2.Recovery. The opposite of the above. Marketers in some sectors will benefit from an early upturn in sales. Major upturns in economic activity may result in ‘overheating” with higher costs and prices.
3.Inflation. Rising prices may be associated with buoyant conditions, demand growth and shortages. Economic policies are likely in future to be more directly influenced by multilateral agencies and agreements (UN) and the expansion of common market blocs such as the EC.
Culture within any society id the complex of elements that reflect the society”s beliefs and values, preferences and behavioral norms. For marketer it is necessary to understand that culture will vary within and between societies, so those cultural norms may vary between countries, regions and culture groups. Factors, which distinguish a society, change very slowly, as they are the products of family upbringing, the education system, national history and political development, religion, etc. Environmental awareness is an interesting reflection of how society-wide concerns have delivered a powerful message to governments and business leaders.
Technology is the touchstone of economic progress, a leading source of competitive advantage commercially and an indispensable part of everyday lifestyle for the modern consumer.

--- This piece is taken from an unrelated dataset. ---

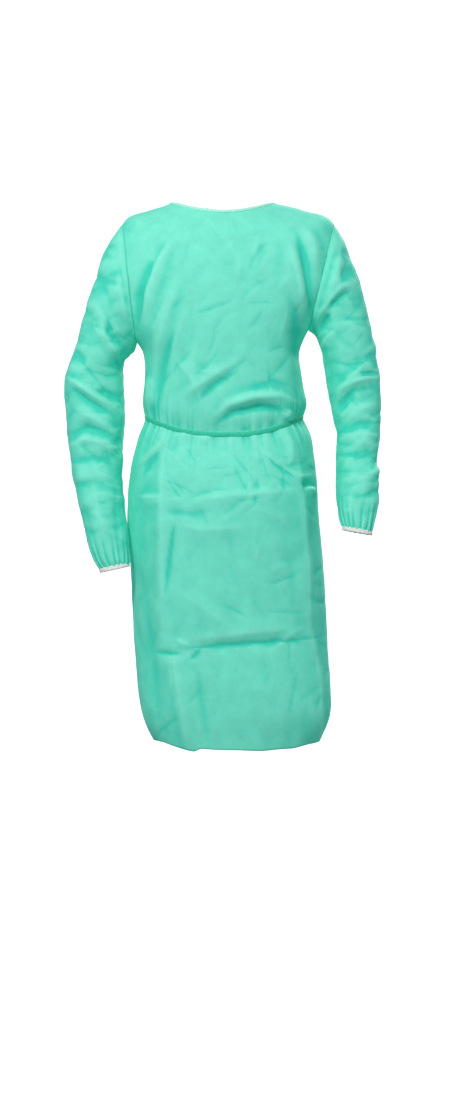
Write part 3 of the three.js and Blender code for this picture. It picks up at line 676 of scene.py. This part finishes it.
def knitted_elastic(name):
    # Knitted elastic: to the eye a soft white band of fine upright ribs, a little fuzzy, with
    # shade between the ribs.
    material = blank(name)
    on_cloth = {"Vector": add_node(material, "ShaderNodeUVMap", {"uv_map": "cloth"}).outputs["UV"]}
    ribs = add_node(material, "ShaderNodeTexWave", {
        "wave_type": "BANDS", "bands_direction": "Y", "Scale": 210.0,
        "Distortion": 0.6, "Detail": 1.0}, on_cloth)
    fuzz = add_node(material, "ShaderNodeTexNoise", {"Scale": 900.0, "Detail": 3.0}, on_cloth)
    both = add_node(material, "ShaderNodeMix", {"Factor": 0.3},
                    {"A": ribs.outputs["Fac"], "B": fuzz.outputs["Fac"]})
    colour = ramp(material, both.outputs["Result"], [(0.1, paint("#D9DED9")), (0.6, paint("#F4F6F2"))])
    surface = add_node(material, "ShaderNodeBsdfPrincipled", {
        "Roughness": 0.85, "Specular IOR Level": 0.25, "Sheen Weight": 0.3})
    return finish_material(material, surface, colour.outputs["Color"], both.outputs["Result"], 0.0004)


def studio_paper(name, colour, glow):
    # Matt studio paper: to the eye one even pale tone.
    material = blank(name)
    surface = add_node(material, "ShaderNodeBsdfPrincipled", {
        "Base Color": paint(colour), "Roughness": 0.9, "Specular IOR Level": 0.1,
        "Emission Color": paint(colour), "Emission Strength": glow})
    add_node(material, "ShaderNodeOutputMaterial", links={"Surface": surface.outputs["BSDF"]})
    return material


# cloth colours: base, painted highlight on creases, painted shade in grooves and on the sides, and its
# painted glow
cloth = nonwoven_cloth("spunbond_nonwoven", "#74D4BC", "#A0E8D6", "#12B9A0", "#00B7A2")
# tape colours: base and two fibre tones; the deeper tone also colours their painted glow
tie_tape = stitched_tape("nonwoven_tie_tape", "#2FC2A0", "#48CEB0", "#1AAA8A", 0.0028)
binding_tape = stitched_tape("nonwoven_binding", "#A2E6D4", "#BDF2E4", "#7DD2BC", 0.0030)
rib_knit = knitted_elastic("white_knitted_elastic")


# ---------------------------------------------------------------- the cloth panels
# The body is three sheets: the front from side seam to side seam, and two back sheets that
# overlap at the middle, the left over the right.
DOWN = even_stations()
# Across the gown, how far the front hem hangs above its even line, or below it if less than zero.
HEM_LINE = ([-140, -118, -100, -76, -58, -46, -20, 28, 72, 100, 129, 160, 182],
            [0, 4, 1, -3, -5, 1, 0, -1, -4, -3, -4, 0, 0])
LENGTH = 1.05  # metres of cloth from neck to hem
AXIS = (0.0, -0.004)  # x and y of the middle of the body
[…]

To illustrate the competitive force wielded by technology, it is worth observing that many manufactures have been affected by technology developments remote from their own field. Major sectors of the metalworking industry were obsolete by the developments of digital electronics. Eg typewriters. Technological developments decrease the price of production. Technologies have also enabled an increase in the variety of products available to customers.
The marketing environment comprises the playing field upon which competitive marketing takes place. Companies need to monitor and decide rational responses to changes in the environment in order to win their colors. There are three types of companies: those who make things happen; those who watch things happen; and those who wonder what happened.
Lecture 3: Markets and Market Segmentation.
1.A market is an aggregate of people who as individuals or organizations have needs for products in a particular product class and who have the ability, willingness and the authority to pay.
– Consumer – where purchasing is done by private or group of individuals.
– Industrial – products and services are bought for one of 3 specific uses: 1- resale, 2- producing other products, 3- products used in general eg administration, computers.
3.Differentiated markets. – Consumer needs are not the same: – homogenous, differentiated. Undifferentiated market – all needs are the same
4.Criteria for effective segmentation – measurable, – economically variable.
Geographic – geographic position on the globe.
Demographic – basis for the collection of many government statistics and the standard system used by the media industry. Includes age, sex, family cycle, and socioeconomic segmentation.